# pictures of Aruban Resort



## Larry (Feb 23, 2010)

Here are pictures of the Aruban resort including owners at party this week getting ready for the re-opening of resort. You can also see Royal resort staff in these pictures as they get resort fully operational by next week.

http://rich.org/arubanparty


----------



## chrisnwillie (Feb 23, 2010)

Thanks for the photos Larry. I leave for PLBR in 4 days and I always attend the BB party at Amsterdam Manor and I was amazed at how many of the people I recognized. 

I certainly wish all the owners well here.


----------



## Larry (Feb 23, 2010)

Have a great time at Playa Linda our favorite resort in Aruba!!!!! 

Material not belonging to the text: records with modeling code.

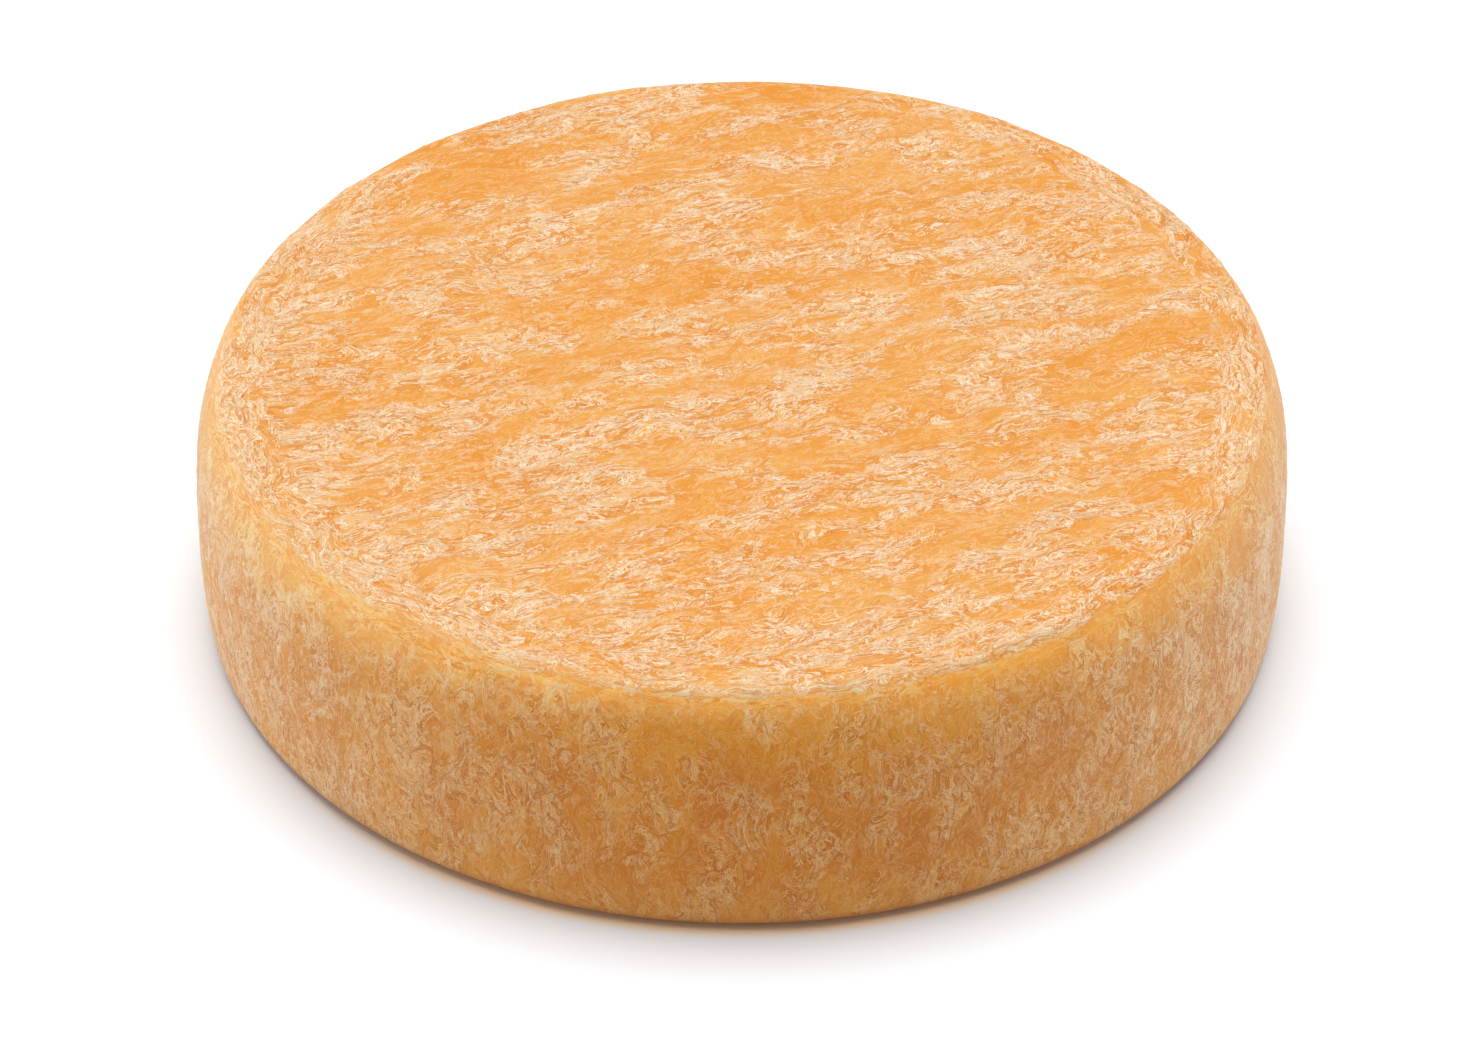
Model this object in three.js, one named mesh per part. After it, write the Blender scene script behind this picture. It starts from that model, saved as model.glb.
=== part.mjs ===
// A whole round wheel of semi-hard mountain cheese with a washed, orange rind, as it comes off the ripening shelf.
// It is one pressed body of curd, so it is one solid. Millimetres, +Z up, origin at the centre of its underside.
import * as THREE from 'three';

// Driving dimensions
const RADIUS = 160; // widest radius of the side
const HEIGHT = 79.4; // thickness, from the shelf to the top face
const WIDEST_HEIGHT = 27; // the paste settles, so the side is widest below its middle
const DRAW_IN = { above: 2.0, below: 2.0 }; // how much the side draws in towards the top face and the shelf
const SHOULDER = { inward: 9.1, drop: 32 }; // quarter ellipse, steep below and tight at the top face
const FOOT = { inward: 5.5, rise: 3.2 }; // short round where the wheel lies on its shelf
const TOP_RING_RADII = [122, 88, 48]; // rings across the top face, from the shoulder to the middle
const UNDER_RING_RADII = [50, 100]; // rings across the underside
const SEGMENTS = 96; // facets round the wheel
const SIDE_STEPS = 7;
const SHOULDER_STEPS = 8;
const FOOT_STEPS = 4;

// Slight unevenness of a hand-turned wheel. Even lobes keep its middle over the origin.
const OVALITY = { twoLobes: 0.5, fourLobes: 0.25 };
const TOP_DISH = { depth: 0.7, swell: 0.45, waves: 3 };

// The side's radius at a height, before its shoulder and foot are rounded off.
function sideRadius(z) {
  const above = z > WIDEST_HEIGHT;
  const reach = above ? (z - WIDEST_HEIGHT) / (HEIGHT - WIDEST_HEIGHT) : 1 - z / WIDEST_HEIGHT;
  return RADIUS - (above ? DRAW_IN.above : DRAW_IN.below) * reach * reach;
}

// Half section from the middle of the underside, round the side, to the middle of the top.
function halfSection() {
  const points = [new THREE.Vector2(0, 0)];
  const add = (r, z) => points.push(new THREE.Vector2(r, z));
  UNDER_RING_RADII.forEach((r) => add(r, 0));

  for (let i = 0; i < FOOT_STEPS; i += 1) {
    const angle = (Math.PI / 2) * (i / FOOT_STEPS);
    const z = FOOT.rise * (1 - Math.cos(angle));
    add(sideRadius(z) - FOOT.inward * (1 - Math.sin(angle)), z);
  }

  const shoulderStart = HEIGHT - SHOULDER.drop;
  for (let i = 0; i <= SIDE_STEPS; i += 1) {
    const z = FOOT.rise + (shoulderStart - FOOT.rise) * (i / SIDE_STEPS);
    add(sideRadius(z), z);
  }

  for (let i = 1; i <= SHOULDER_STEPS; i += 1) {
    const angle = (Math.PI / 2) * (i / SHOULDER_STEPS);
    const z = shoulderStart + SHOULDER.drop * Math.sin(angle);
    add(sideRadius(z) - SHOULDER.inward * (1 - Math.cos(angle)), z);
  }

  TOP_RING_RADII.forEach((r) => add(r, HEIGHT));
  add(0, HEIGHT);
  return points;
}

// Moves each vertex a little: the side is slightly oval, and the top face is faintly dished and uneven.
function addUnevenness(geometry) {
  const position = geometry.attributes.position;
  for (let i = 0; i < position.count; i += 1) {
    const x = position.getX(i);
    const y = position.getY(i);
    const z = position.getZ(i);
    const radius = Math.hypot(x, y);
    const angle = Math.atan2(y, x);
    const reach = radius / RADIUS;

    const lobes = OVALITY.twoLobes * Math.sin(2 * angle)
      + OVALITY.fourLobes * Math.cos(4 * angle);
    const widen = 1 + (lobes * reach * reach) / RADIUS;

    const dish = TOP_DISH.depth * Math.max(0, 1 - reach * reach);
    const swell = TOP_DISH.swell * reach * reach * (Math.cos(TOP_DISH.waves * angle) - 1);
    const fall = (swell - dish) * (z / HEIGHT) ** 4;
    position.setXYZ(i, x * widen, y * widen, z + fall);
  }
}

function wheelGeometry() {
  const geometry = new THREE.LatheGeometry(halfSection(), SEGMENTS);
  geometry.rotateX(Math.PI / 2); // the lathe turns about Y; the wheel stands on Z
  addUnevenness(geometry);
  geometry.computeVertexNormals();
  return geometry;
}

const rind = new THREE.MeshStandardMaterial({ color: 0xe3a567, roughness: 0.6, metalness: 0 });

const wheel = new THREE.Mesh(wheelGeometry(), rind);
wheel.name = 'cheese_wheel';

const cheese = new THREE.Group();
cheese.add(wheel);

export default cheese;
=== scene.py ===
import math

import bpy
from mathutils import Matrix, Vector


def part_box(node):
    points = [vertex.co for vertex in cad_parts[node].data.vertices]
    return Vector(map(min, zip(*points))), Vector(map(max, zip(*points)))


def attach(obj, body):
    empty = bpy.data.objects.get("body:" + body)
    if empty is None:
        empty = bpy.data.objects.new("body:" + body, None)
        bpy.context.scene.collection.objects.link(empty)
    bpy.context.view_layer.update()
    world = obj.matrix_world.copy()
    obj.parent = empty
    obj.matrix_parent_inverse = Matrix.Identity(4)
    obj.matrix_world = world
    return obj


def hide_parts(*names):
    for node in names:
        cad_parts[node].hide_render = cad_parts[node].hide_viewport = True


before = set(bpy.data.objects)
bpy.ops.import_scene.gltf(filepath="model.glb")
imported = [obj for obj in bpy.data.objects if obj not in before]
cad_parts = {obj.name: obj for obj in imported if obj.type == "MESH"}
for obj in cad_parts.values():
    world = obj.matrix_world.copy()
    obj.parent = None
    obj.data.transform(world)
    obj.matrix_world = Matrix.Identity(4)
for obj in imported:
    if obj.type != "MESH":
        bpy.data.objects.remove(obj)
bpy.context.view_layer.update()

# Driving dimensions, in metres
MM = 0.001
RADIUS = 160 * MM  # widest radius of the side
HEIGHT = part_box("cheese_wheel")[1].z  # thickness of the wheel
WIDEST_HEIGHT = 0.34 * HEIGHT  # the paste settles, so the side is widest below its middle
DRAW_IN_ABOVE, DRAW_IN_BELOW = 2.0 * MM, 2.0 * MM  # how much the side draws in towards top and floor
SHOULDER_IN, SHOULDER_DROP = 9.1 * MM, 32 * MM  # quarter ellipse, tight at the top face
FOOT_IN, FOOT_RISE = 5.5 * MM, 3.2 * MM  # short round where the wheel lies on the floor
AROUND = 192  # cage quads round the wheel, a multiple of four for the grid that closes the top
CAGE_STEP = 5.9 * MM  # about how far apart the cage's rings lie, up the side and the shoulder
FINE_LEVELS = 2  # each level splits a quad in four
UNDER_RINGS = [r * MM for r in (142, 122, 98, 72, 44, 16)]  # rings across the flat underside

# The rind's patterns are worked out in millimetres, so that sizes read as the rind's own
WIDE, TALL = RADIUS / MM, HEIGHT / MM
BRUSHING = math.radians(19)  # the top is brushed this far anticlockwise of x, seen from above
DRAIN_LEAN = 0.4  # how far a run at the far left or right leans in, for each unit that it falls
TOP_STARTS, TOP_FULL = 77.0, 78.6  # heights over which the golden band gives way to the top
SIDE_STARTS, SIDE_FULL = 79.0, 68.0  # heights over which it gives way to the side, at mid front
SHOULDER_FLOW = 75.0  # height above which marks follow the rim or the brushing, and no longer run down
RIM_FLOW = 138.0  # distance from the middle past which the top's marks follow the rim
FLAKE_LEVEL = 0.565  # how high the flake noise has to stand for the pale film to show
# Ovals on the top face, as x, y, half length and half width
PALE_PATCHES = [(-79, 41, 14, 7), (-53, -41, 17, 13), (71, 61, 20, 7), (112, 78, 24, 11),
                (34, 6, 22, 8), (11, -17, 34, 10), (41, -62, 13, 11), (-103, -25, 12, 14),
                (-43, 109, 10, 10), (54, 106, 16, 12), (-59, -111, 18, 10), (77, 39, 24, 7)]
BARE_PATCHES = [(-93, 99, 46, 30), (-33, 33, 44, 13), (10, 143, 34, 10),
                (105, 0, 36, 12), (28, 78, 24, 10)]

# The studio
FLOOR_SIZE, FLOOR_GAP = 12, 0.2 * MM  # the floor lies a hair lower, so that it shares no plane
LIGHT_ON_TOP = 1.45  # light on a level face, which every paint of the rind is divided by
LAMP_LIGHT = 1.035  # the overhead lamp's share of it, before its tilt
DOME_LIGHT = 0.26  # the dome's own light, before the glow low down
CAMERA_ANGLE = math.radians(37.48)  # how far the camera stands above the floor, seen from the wheel
CAMERA_DISTANCE, CAMERA_AIM = 10 * RADIUS, 0.112 * RADIUS  # it aims at this height on the axis
LENS, SENSOR = 130.8, 36  # a long lens, in millimetres


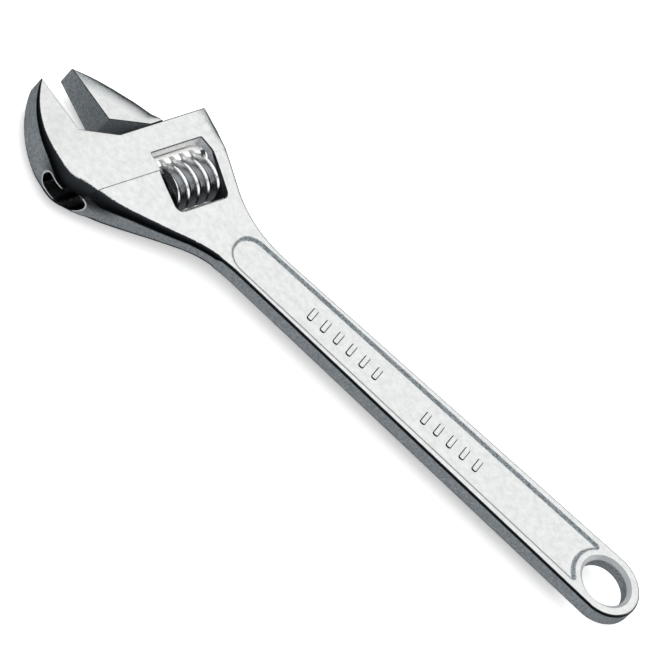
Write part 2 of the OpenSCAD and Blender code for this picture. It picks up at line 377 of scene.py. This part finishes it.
# Widths and depths of the worn edge at heights up the head: down the fixed jaw's cheek and the
# heel, and down the right flank. The cheek's edge turns less than a quarter, so it stays crisp.
cheek_widths = [(-80, 1.6), (-48, 2.1), (-30, 3), (-21, 5), (-16, 7.2), (-10, 6.2), (0, 3.6), (12, 2),
    (28, 0.9), (jaw_top, 0.35)]
cheek_depths = [(-80, 2.2), (-48, 2.3), (-30, 3.2), (-16, 4.8), (-8, 4.6), (2, 3), (15, 1.8), (28, 0.9),
    (jaw_top, 0.35)]
flank_widths = [(-80, 1.2), (-40, 1.5), (-20, 1.8), (-12, 4.2), (-3, 4.6), (0, 1.2)]
flank_depths = [(-80, 1), (-20, 1.3), (-12, 1.7), (-3, 1.8), (0, 0.8)]
cheek_ends = [(-32, 90), (-19, 56)]
mouth_right = 59.9
flank_from = 30


def body_edge(point):
    """Rings of the body: sharp in the mouth, wide and soft down the cheek, heel and flank."""
    spot = to_head @ point.to_3d()
    y = spot.y
    if y > -0.5 and -0.3 < spot.x < mouth_right:
        return soft_edge(0.8, 0.6)
    if spot.x > flank_from:
        return soft_edge(between(y, flank_widths), between(y, flank_depths))
    return soft_edge(between(y, cheek_widths), between(y, cheek_depths), between(y, cheek_ends))


body = object_of("Forged_body", doubled(pillar(outline([
    (0, 15.1, 0),                           # eye, and up the handle's fixed jaw side
    (193.5, 11.3, 45),
    in_head(-5.6, -26.3, 30),               # heel
    in_head(-20.8, -12, 11),
    in_head(-16.8, 19, 50),                 # cheek
    in_head(0, jaw_top),                    # tip and grip
    in_head(0, 7.3, 0.6),
    in_head(15.4, 0, 1.5),                  # throat and slide
    in_head(60.4, 0, 0.8),
    in_head(60.4, -9.5, 15),                # right flank, and down the handle's other side
    (187, -11.3, 60),
    (0, -15.1, 0),
    *arc(eye_radius, 264, 96, 36)]), body_edge)))

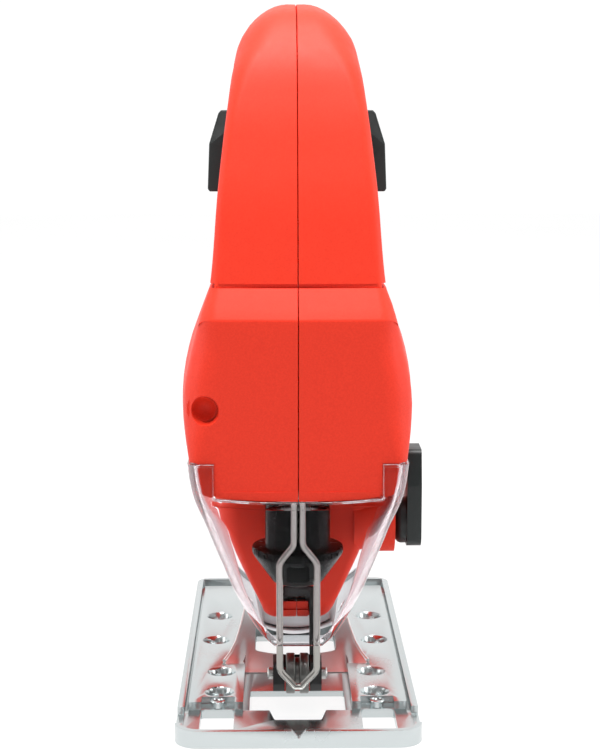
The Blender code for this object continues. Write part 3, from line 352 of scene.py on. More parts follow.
def inward_normals(points):
    out = []
    for i, p in enumerate(points):
        a = (p - points[i - 1]).normalized()
        b = (points[(i + 1) % len(points)] - p).normalized()
        t = (a + b).normalized()
        out.append(Vector((-t.y, t.x)))
    return out


def inside(points, p):
    hit = False
    for i, a in enumerate(points):
        b = points[(i + 1) % len(points)]
        if (a.y > p.y) != (b.y > p.y):
            if p.x < (b.x - a.x) * (p.y - a.y) / (b.y - a.y) + a.x:
                hit = not hit
    return hit


def circle(cx, cy, radius, segments=32, phase=0.0):
    out = []
    for k in range(segments):
        a = 2 * math.pi * k / segments + phase
        out.append(Vector((cx + radius * math.cos(a), cy + radius * math.sin(a))))
    return out


# ------------------------------------------------------------------ mesh makers
def mesh_object(name, verts, faces, mat):
    mesh = bpy.data.meshes.new(name)
    mesh.from_pydata([(v[0] * MM, v[1] * MM, v[2] * MM) for v in verts], [], faces)
    bm = bmesh.new()
    bm.from_mesh(mesh)
    bmesh.ops.recalc_face_normals(bm, faces=bm.faces)
    bm.to_mesh(mesh)
    bm.free()
    mesh.materials.append(mat)
    obj = bpy.data.objects.new(name, mesh)
    bpy.context.scene.collection.objects.link(obj)
    return obj


def place(axis, u, v, w):
    if axis == "X":
        return (w, u, v)
    if axis == "Y":
        return (u, w, v)
    return (u, v, w)


def prism(name, outline, axis, low, high, mat):
    count = len(outline)
    verts = [place(axis, p[0], p[1], low) for p in outline]
    verts += [place(axis, p[0], p[1], high) for p in outline]
    faces = [list(range(count))[::-1], list(range(count, 2 * count))]
    for i in range(count):
        j = (i + 1) % count
        faces.append([i, j, j + count, i + count])
    return mesh_object(name, verts, faces, mat)


def box(name, x, y, z, mat):
    outline = ((x[0], y[0]), (x[1], y[0]), (x[1], y[1]), (x[0], y[1]))
    return prism(name, outline, "Z", z[0], z[1], mat)


def lathe(name, profile, axis, centre, mat, segments=48, closed=False):
    verts = []
    rows = []
    for radius, height in profile:
        if radius < 1e-6:
            rows.append([len(verts)])
            verts.append(place(axis, centre[0], centre[1], height))
            continue
        row = []
        for p in circle(centre[0], centre[1], radius, segments):
            row.append(len(verts))
            verts.append(place(axis, p.x, p.y, height))
        rows.append(row)
    faces = []
    pairs = list(zip(rows, rows[1:]))
    if closed:
        pairs.append((rows[-1], rows[0]))
    for low, high in pairs:
        for k in range(segments):
            j = (k + 1) % segments
            if len(low) == 1:
                faces.append([low[0], high[j], high[k]])
            elif len(high) == 1:
                faces.append([low[k], low[j], high[0]])
            else:
                faces.append([low[k], low[j], high[j], high[k]])
    if not closed and len(rows[0]) > 1:
        faces.append(rows[0][::-1])
    if not closed and len(rows[-1]) > 1:
        faces.append(rows[-1])
    return mesh_object(name, verts, faces, mat)


def rod(name, path, radius, mat, segments=20):
    pts = [Vector(p) for p in path]
    verts = []
    faces = []
    side = None
    for i, p in enumerate(pts):
        back = (p - pts[i - 1]).normalized() if i else None
        ahead = (pts[i + 1] - p).normalized() if i < len(pts) - 1 else None
        tangent = ahead if back is None else back if ahead is None else (back + ahead).normalized()
        if side is None:
            side = tangent.orthogonal().normalized()
        side = (side - tangent * side.dot(tangent)).normalized()
        up = tangent.cross(side)
        for k in range(segments):
            a = 2 * math.pi * k / segments
            verts.append(p + side * math.cos(a) * radius + up * math.sin(a) * radius)
    for i in range(len(pts) - 1):
        for k in range(segments):
            j = (k + 1) % segments
            a = i * segments
            b = a + segments
            faces.append([a + k, a + j, b + j, b + k])
    faces.append(list(range(segments))[::-1])
    last = (len(pts) - 1) * segments
    faces.append(list(range(last, last + segments)))
    return mesh_object(name, verts, faces, mat)


def round_path(points, radius, step=9.0):
    """Open 3-D path with its corners rounded."""
    pts = [Vector(p) for p in points]
    out = [pts[0]]
    for i in range(1, len(pts) - 1):
        u = (pts[i - 1] - pts[i]).normalized()
        v = (pts[i + 1] - pts[i]).normalized()
        angle = u.angle(v)
        reach = min(radius / math.tan(angle / 2.0), 0.48 * (pts[i - 1] - pts[i]).length,
                    0.48 * (pts[i + 1] - pts[i]).length)
        r = reach * math.tan(angle / 2.0)
        centre = pts[i] + (u + v).normalized() * (r / math.sin(angle / 2.0))
        a = pts[i] + u * reach - centre
        b = pts[i] + v * reach - centre
        sweep = a.angle(b)
        parts = max(2, int(math.ceil(math.degrees(sweep) / step)))
        axis = a.cross(b).normalized()
        for k in range(parts + 1):
            out.append(centre + Matrix.Rotation(sweep * k / parts, 3, axis) @ a)
    out.append(pts[-1])
    return out


def combine(obj, tool, operation):
    """Boolean that is applied at once; the tool is removed."""
    mod = obj.modifiers.new("cut", "BOOLEAN")
    mod.operation = operation
    mod.solver = "EXACT"
    mod.object = tool
    bake(obj)
    bpy.data.objects.remove(tool, do_unlink=True)
    return obj


def bake(obj):
    bpy.context.view_layer.update()
    graph = bpy.context.evaluated_depsgraph_get()
    mesh = bpy.data.meshes.new_from_object(obj.evaluated_get(graph))
    obj.modifiers.clear()
    obj.data = mesh
    return obj


def cut(obj, *tools):
    for tool in tools:
        combine(obj, tool, "DIFFERENCE")
    return obj


def join(obj, *tools):
    for tool in tools:
        combine(obj, tool, "UNION")
    return obj


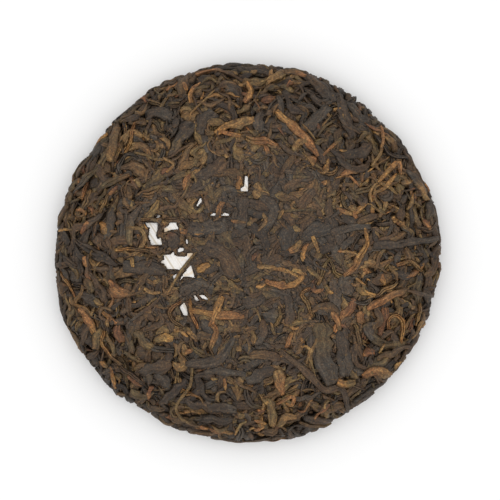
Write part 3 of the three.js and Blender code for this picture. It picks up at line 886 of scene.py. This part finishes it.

We own 5 weeks there including week 11 unit 605 but have it rented out. You can say hello to our renters there and maybe we can meet up some day if we actually use week 11 with our fantastic view from 605.


----------



## chrisnwillie (Feb 24, 2010)

Week 10, I'm below your unit in 507, but week 11, I'm in Lanai 58...the one bedroom right there on the sidewalk/beach....we're a friendly bunch....we sit out there and chat away with everyone. I hope one of these years, you'll actually USE your unit and come week 11! We leave this Sunday.....that's if JFK can re-coup in time after this snowstorm.


----------